Of course, there are ways in which even a practical conclusion fails. Premise (S2B) is not met if some past argument is valid, one did not perform an unbiased search for the best arguments, one does not understand the claim in question, and so on. Since it is a personal call and not a logical one, individuals can set their own “threshold” which could itself be influenced by motivated reasoning or a desire to not follow the evidence where it leads.
Regardless, a practical vs logical distinction seems to make it possible for one to be pragmatically justified spending their time in other areas.
References:
[1] Tayfun Hakan. Philosophy of science and black swan. Child’s Nervous System, 38(9):1655–1657, 2022.
[2] Steven D Hales. Thinking tools: You can prove a negative. Think, 4(10): 109–112, 2005.
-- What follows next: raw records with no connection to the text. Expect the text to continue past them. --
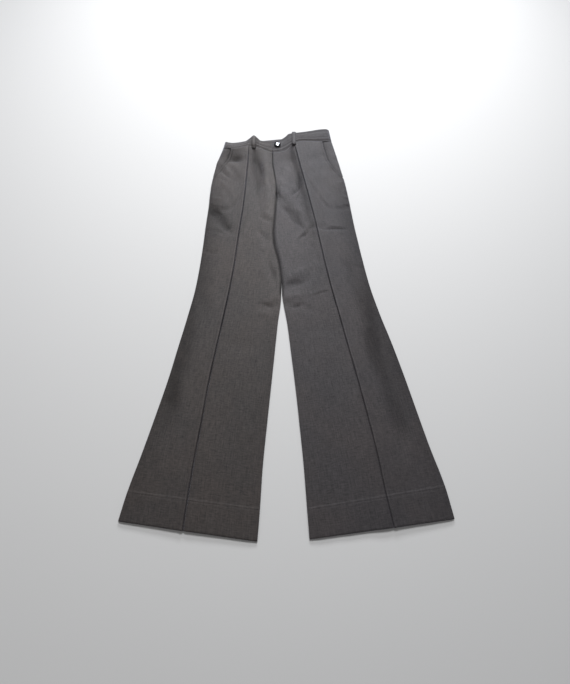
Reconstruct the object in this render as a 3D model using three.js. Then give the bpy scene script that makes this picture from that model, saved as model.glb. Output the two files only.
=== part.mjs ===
// Flared trousers laid flat, front up: two front panels over two back panels, a
// waistband in three pieces, slanted pocket facings, belt loops and a button.
// Millimetres. X runs across the waist, Y from the hems up to the waist, Z up from
// the surface that the trousers lie on. The origin is under the middle of the whole.
import * as THREE from "three";

// ---- driving sizes -------------------------------------------------------------
const CLOTH = 1.8; // thickness of one layer of cloth
const BAND_CLOTH = 2.0; // waistband, folded and pressed
const LOOP_CLOTH = 1.5;
const SEAM_GAP = 0.3; // clearance between sewn pieces
const FLOOR_LAYER = CLOTH + SEAM_GAP; // the front lies above this height
const EDGE = FLOOR_LAYER + CLOTH; // height of the front's top face at a side seam
const EDGE_ROLL = 9; // width over which a panel rolls down to its side seam
const CREASE_LIFT = 1.6; // the pressed crease stands this far above its fold
const CREASE_HALF = 4;
const HEM_DEPTH = 60; // turned-up hem
const HEM_LIFT = 0.8; // the turned-up layer thickens the hem
const HEM_AT = -18; // nominal station of the hem
const BAND_FOOT = 940; // above this station the rows bend to meet the waistband
const SEAM_AT = 1000; // nominal station of the waistband seam
const POCKET_AT = 886; // lower end of the slanted pocket
const FACING_DROP = 1.3; // the pocket facing lies this far below the front
const LOOP_WIDTH = 11;
const BUTTON_R = 10;
const BUTTON_H = 4.2;

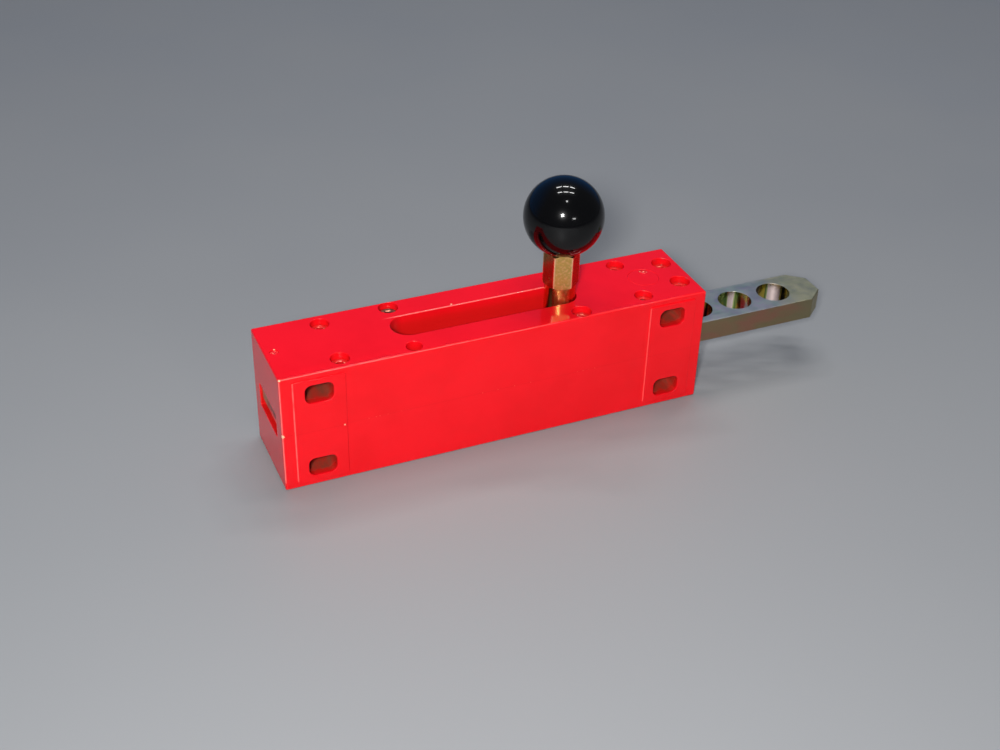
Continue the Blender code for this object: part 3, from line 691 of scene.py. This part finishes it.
def chromated_steel():
    """Yellow zinc plate: a green and purple bloom turning olive at the tip, brown sides told apart from the
    top by facing and partly painted reflection, and holes streaked with painted reflections.
    """
    shader = Shader("yellow_chromated_steel")
    y = shader.split.outputs["Y"]
    facing = shader.node("ShaderNodeSeparateXYZ", {"Vector": shader.place.outputs["Normal"]})
    upright = shader.math("ABSOLUTE", facing.outputs["Z"])
    side = shader.ramp(upright, 0.2, 0.8, 1.0, 0.0)
    inside = shader.math("LESS_THAN", shader.math("ABSOLUTE", y), 8.2 * MM)
    x = shader.split.outputs["X"]
    between_ends = shader.within(x, BAR_LOW.x + 2 * MM, BAR_HIGH.x - 10 * MM, 0.5 * MM)
    in_hole = shader.math("MULTIPLY", side, shader.math("MULTIPLY", inside, between_ends))

    bloom = shader.noise(150, 4, 0.6, distortion=0.6)
    patch = shader.noise(260, 3, 0.5, distortion=1.0)
    flat = shader.mix(shader.ramp(bloom, 0.35, 0.65), *BAR_FLATS)
    flat = shader.mix(shader.ramp(patch, 0.55, 0.75), flat, BAR_GREEN)
    olive = shader.mix(shader.ramp(patch, 0.4, 0.7), *BAR_OLIVES)
    to_tip = shader.math("MULTIPLY_ADD", bloom, 30 * MM, x)
    flat = shader.mix(shader.ramp(to_tip, BAR_HIGH.x - 14 * MM, BAR_HIGH.x + 6 * MM), flat, olive)
    run = shader.noise(1.0, 3, 0.5, stretch=(70, 30, 160), distortion=0.5)
    edge = shader.mix(shader.ramp(run, 0.30, 0.70), *BAR_SIDES_TINT_AND_REFLECTION)
    near_tip = shader.ramp(x, BAR_HIGH.x - 24 * MM, BAR_HIGH.x - 4 * MM)
    edge = shader.mix(near_tip, edge, BAR_SIDE_AT_TIP)
    walls = hole_wall_reflections(shader)
    # Top and sides coloured apart by which way they face: the plate's own tint, partly painted reflection
    colour = shader.mix(side, flat, edge)
    # Painted reflections and a highlight streaked down the hole walls
    colour = shader.mix(in_hole, colour, walls)

    grain = shader.noise(1.0, 4, 0.6, stretch=(60, 2600, 2600))
    blotch = shader.noise(210, 4)
    rough = shader.ramp(blotch, 0.3, 0.7, 0.38, 0.46)
    rough = shader.math("MULTIPLY_ADD", shader.ramp(grain, 0.3, 0.7), 0.06, rough)
    rough = shader.math("MULTIPLY", rough, shader.ramp(in_hole, 0.0, 1.0, 1.0, 0.42))
    scratch = shader.ramp(shader.noise(1.0, 2, 0.5, stretch=(25, 900, 900)), 0.62, 0.70)
    normal = shader.bump(grain, 0.16, 0.04 * MM)
    normal = shader.bump(scratch, 0.20, 0.03 * MM, normal)
    shader.set(metallic=1.0)
    return shader.set(color=colour, roughness=rough, normal=normal)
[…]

[3] Leah Henderson. The problem of induction. 2018.
[4] James H Hyslop. Eusapia palladino. Journal of the American Society for Psychical Research, 4:169–85, 1910.
[5] Richard Kammann, Shirlex McIver, Marcello Truzzi, and Henry H Bauer. Zeetetic scholar, august 1987. Journal of the Center for Scientific Anomalies Research, 12,13, 1987.
[6] Karl Popper. The logic of scientific discovery. Routledge, 2005.
[7] Willard V Quine and Joseph S Ullian. The web of belief. 1970.